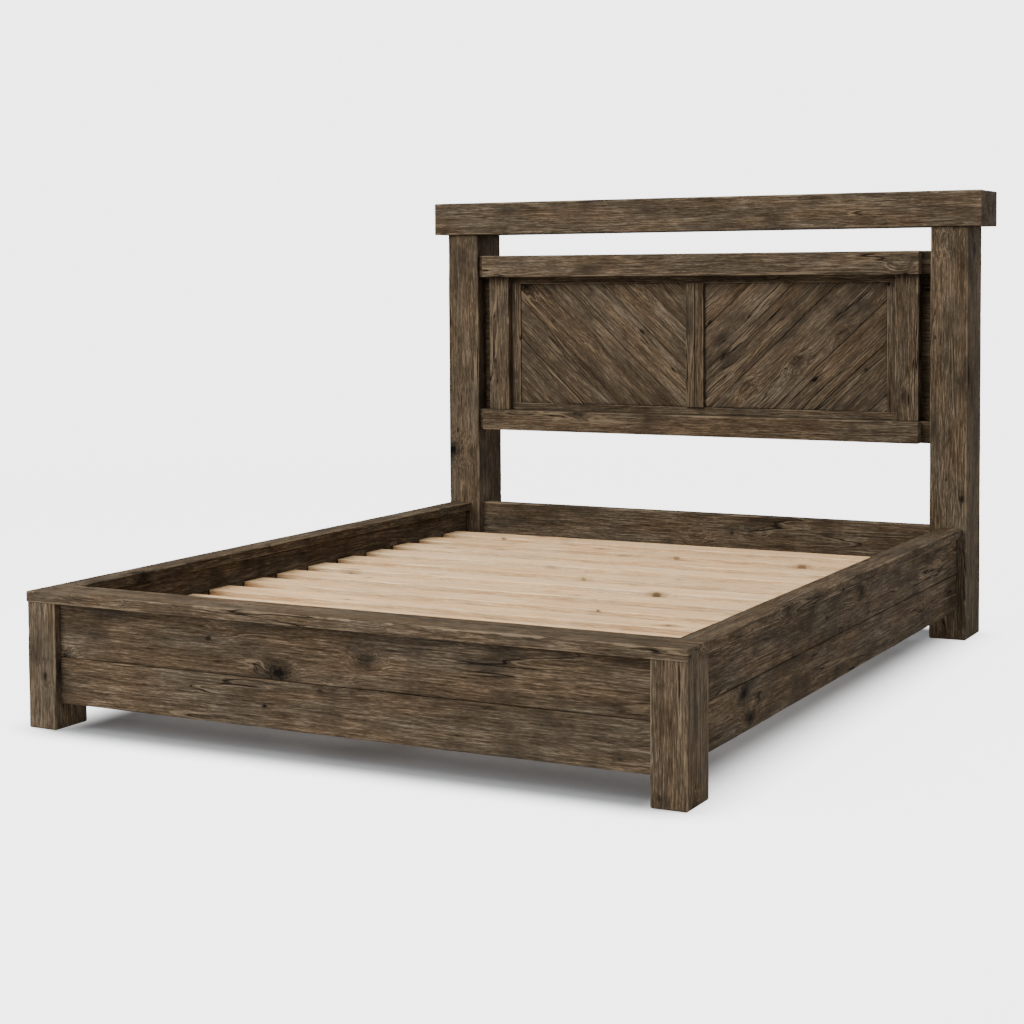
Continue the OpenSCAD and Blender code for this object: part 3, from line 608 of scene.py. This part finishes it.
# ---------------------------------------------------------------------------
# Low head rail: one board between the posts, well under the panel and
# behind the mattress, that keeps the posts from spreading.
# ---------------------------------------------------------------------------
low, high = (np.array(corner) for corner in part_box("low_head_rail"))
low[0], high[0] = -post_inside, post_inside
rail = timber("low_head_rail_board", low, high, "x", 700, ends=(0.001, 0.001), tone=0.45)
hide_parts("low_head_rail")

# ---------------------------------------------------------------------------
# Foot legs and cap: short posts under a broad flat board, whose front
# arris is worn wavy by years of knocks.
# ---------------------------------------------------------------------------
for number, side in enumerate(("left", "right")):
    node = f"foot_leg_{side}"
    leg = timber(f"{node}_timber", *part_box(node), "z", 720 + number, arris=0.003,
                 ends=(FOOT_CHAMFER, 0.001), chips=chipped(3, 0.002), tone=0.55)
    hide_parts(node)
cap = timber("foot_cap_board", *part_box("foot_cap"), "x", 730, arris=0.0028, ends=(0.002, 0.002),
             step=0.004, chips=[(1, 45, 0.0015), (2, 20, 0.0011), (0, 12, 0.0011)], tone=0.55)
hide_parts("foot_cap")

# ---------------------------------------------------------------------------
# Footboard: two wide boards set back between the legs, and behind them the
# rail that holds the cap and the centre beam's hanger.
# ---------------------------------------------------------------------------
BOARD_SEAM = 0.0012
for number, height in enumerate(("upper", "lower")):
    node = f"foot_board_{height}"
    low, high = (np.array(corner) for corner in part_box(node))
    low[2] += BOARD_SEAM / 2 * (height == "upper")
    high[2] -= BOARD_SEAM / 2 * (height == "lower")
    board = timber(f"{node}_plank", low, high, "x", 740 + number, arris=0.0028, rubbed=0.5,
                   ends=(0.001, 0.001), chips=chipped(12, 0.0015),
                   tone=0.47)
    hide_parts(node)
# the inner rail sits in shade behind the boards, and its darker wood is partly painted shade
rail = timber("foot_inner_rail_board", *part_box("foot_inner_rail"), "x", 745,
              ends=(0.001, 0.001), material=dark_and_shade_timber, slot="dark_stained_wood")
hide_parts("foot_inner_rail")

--

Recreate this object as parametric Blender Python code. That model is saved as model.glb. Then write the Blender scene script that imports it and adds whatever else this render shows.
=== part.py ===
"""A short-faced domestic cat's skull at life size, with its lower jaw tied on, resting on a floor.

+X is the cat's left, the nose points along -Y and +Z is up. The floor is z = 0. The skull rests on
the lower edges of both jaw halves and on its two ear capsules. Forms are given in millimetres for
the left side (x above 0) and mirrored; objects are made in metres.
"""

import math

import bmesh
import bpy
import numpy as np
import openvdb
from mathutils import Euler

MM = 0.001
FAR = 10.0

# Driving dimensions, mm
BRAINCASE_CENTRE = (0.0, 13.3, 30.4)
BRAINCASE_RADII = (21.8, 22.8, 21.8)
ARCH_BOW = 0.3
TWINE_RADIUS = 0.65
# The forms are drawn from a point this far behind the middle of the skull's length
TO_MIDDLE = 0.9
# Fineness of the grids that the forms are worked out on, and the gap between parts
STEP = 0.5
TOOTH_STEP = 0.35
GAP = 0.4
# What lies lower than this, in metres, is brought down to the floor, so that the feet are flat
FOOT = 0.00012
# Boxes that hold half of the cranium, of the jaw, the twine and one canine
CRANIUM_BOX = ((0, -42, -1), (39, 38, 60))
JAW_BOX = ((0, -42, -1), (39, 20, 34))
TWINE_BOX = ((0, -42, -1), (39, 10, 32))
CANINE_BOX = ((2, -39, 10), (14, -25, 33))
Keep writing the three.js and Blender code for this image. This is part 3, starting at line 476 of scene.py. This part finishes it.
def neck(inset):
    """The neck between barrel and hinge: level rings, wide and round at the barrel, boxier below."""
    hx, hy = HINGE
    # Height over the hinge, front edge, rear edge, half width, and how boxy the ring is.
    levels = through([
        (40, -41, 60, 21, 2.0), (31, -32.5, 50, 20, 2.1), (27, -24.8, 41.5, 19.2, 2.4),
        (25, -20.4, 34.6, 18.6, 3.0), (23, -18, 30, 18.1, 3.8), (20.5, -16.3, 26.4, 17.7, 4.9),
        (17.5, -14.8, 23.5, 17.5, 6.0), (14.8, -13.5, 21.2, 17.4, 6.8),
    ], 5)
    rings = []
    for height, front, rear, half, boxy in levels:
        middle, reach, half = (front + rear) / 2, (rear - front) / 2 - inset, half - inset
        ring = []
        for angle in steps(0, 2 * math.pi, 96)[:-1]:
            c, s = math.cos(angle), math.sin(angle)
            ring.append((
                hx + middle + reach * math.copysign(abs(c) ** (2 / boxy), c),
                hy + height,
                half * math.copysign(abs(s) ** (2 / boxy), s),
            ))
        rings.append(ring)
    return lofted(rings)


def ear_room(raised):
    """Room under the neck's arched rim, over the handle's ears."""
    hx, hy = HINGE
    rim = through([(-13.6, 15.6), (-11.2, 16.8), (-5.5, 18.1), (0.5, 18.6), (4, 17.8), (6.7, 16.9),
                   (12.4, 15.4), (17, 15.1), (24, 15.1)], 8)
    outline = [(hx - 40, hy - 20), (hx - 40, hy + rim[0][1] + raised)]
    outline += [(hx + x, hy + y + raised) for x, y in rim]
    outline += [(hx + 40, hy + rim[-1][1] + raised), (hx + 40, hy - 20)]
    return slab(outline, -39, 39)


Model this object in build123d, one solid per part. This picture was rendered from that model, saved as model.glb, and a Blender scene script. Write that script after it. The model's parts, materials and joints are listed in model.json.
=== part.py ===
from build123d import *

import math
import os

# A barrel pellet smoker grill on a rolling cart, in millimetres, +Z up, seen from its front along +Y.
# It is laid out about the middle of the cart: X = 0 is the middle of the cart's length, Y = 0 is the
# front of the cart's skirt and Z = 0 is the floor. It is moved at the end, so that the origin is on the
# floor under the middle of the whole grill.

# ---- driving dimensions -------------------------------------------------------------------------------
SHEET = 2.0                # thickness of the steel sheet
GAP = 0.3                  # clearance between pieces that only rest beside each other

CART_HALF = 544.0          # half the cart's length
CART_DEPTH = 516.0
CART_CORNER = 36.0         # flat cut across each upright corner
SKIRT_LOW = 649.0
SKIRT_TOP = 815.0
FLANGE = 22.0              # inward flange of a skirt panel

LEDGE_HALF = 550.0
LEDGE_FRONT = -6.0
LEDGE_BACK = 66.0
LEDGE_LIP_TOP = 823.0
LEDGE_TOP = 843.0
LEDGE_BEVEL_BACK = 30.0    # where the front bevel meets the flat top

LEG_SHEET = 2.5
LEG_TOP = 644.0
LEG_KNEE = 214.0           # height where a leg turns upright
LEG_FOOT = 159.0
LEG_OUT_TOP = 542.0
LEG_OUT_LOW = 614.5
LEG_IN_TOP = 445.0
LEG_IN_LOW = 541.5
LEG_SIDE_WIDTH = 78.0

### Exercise
Say how many lines in the records above hold "script", and give no other text.

### Reply
2